Are we as human beings these finite, bounded, limited, circumscribed and restricted vessels that can only hold so much??? If I take this possibility, I paint with the somber tones that, I can only love so much, live so long, feel so much, and either endure or overcome only a certain amount of meaning in my life… regardless of my experiences…

Or

Are we as human beings measureless? Are our hearts, our love, and our possibilities to overcome boundless, without limit, vast and infinite??? I feel that’s precisely what we are… We are all uncomfortable with how much potential we have and how much opportunity lay before us… …. I read somewhere once that we are all uncomfortable with how much God loves us… as if in some way we feel as if we don’t deserve it…

I think the point I want to make is simply this;

We have to make room for the good stuff. Everyday. It’s not a matter of forgetting what we go through. I know I need to accept that my pain, my mistakes, my trespasses and all else brought me to this point. I know I can do nothing for my beginning, but I can and will control the direction of my ending…


The only thing limited to us that matters in this world is time… Love abounds, the power of your heart is measureless… don’t let anyone tell you its not. We are not only the abuse we’ve suffered, the things we’ve done or had done to us…If you are withholding forgiveness… give it, not so that the other party can walk away… Grant forgiveness so that you may walk forward.
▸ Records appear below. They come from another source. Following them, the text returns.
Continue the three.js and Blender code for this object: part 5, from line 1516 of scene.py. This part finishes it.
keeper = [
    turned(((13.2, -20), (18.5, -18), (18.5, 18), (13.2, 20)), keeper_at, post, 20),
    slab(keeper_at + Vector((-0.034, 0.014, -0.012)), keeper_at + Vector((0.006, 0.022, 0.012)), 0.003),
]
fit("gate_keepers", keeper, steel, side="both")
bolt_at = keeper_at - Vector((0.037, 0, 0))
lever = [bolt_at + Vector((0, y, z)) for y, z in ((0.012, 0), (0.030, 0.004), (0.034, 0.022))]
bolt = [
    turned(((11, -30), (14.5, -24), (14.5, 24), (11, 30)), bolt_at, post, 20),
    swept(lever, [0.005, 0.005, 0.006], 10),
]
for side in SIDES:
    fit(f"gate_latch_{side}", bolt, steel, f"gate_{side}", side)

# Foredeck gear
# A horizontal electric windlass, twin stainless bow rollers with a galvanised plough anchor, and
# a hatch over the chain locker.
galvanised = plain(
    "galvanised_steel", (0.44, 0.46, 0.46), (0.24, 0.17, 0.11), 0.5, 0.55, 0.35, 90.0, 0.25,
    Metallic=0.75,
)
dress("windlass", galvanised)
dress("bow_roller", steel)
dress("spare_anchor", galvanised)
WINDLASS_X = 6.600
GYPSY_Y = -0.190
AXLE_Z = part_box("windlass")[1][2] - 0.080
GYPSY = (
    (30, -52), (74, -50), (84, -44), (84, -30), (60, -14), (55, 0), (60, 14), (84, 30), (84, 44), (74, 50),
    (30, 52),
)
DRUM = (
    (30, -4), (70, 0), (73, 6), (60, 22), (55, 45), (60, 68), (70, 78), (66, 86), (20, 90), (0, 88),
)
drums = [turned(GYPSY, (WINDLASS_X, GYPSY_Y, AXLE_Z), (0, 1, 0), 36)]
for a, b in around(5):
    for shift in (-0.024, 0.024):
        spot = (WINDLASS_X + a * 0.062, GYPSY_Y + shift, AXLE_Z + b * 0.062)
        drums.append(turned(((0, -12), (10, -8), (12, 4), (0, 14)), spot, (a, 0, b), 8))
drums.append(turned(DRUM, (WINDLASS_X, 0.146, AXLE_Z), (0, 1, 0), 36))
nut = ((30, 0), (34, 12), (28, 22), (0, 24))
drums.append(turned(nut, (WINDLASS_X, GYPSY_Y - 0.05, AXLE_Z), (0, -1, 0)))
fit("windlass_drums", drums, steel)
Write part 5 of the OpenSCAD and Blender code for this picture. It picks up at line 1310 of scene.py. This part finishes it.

If you seek forgiveness do what you need to do to get your grief, guilt or heavy feelings to a more manageable place….

Make room for the good stuff…
Don’t wait too long…
this song will always remind me...

"I love you more than I have ever found a way to say to you"



The Luckiest
By Ben Folds

I don't get many things right the first time
In fact, I am told that a lot
Now I know all the wrong turns, the stumbles and falls
Brought me here
And where was I before the day
That I first saw your lovely face?
Now I see it everyday
And I know
That I am
I am
I am
The luckiest
What if I'd been born fifty years before you
In a house on a street where you lived?
Maybe I'd be outside as you passed on your bike
Would I know?
And in a wide sea of eyes
I see one pair that I recognize
And I know
That I am
I am
I am
The luckiest
I love you more than I have ever found a way to say to you
Next door there's an old man who lived to his nineties
And one day passed away in his sleep
And his wife; she stayed for a couple of days
And passed away
I'm sorry, I know that's a strange way to tell you that I know we belongThat I know
That I am
I am
I am
The luckiest

Wednesday, September 9, 2009

Hello out there to anyone who's been following... I know I'm well delinquent with putting up some new thoughts... I'll get something posted very soon, most of my writing as of late as stayed in the confines of a hand written journal... I've always enjoyed both writing "out loud" and only to myself... however, more and more as of late, I've found some solace in suppressive "internal only" dialogue with a pen and paper... I think only to make sure the things I am trying to get out there in the world are well thought through... and said, to those who matter the most to me, the proper way so.. all that to say, I'll get something posted soon... I've gotten some really nice comments, I can't tell you how much I appreciate your kindness...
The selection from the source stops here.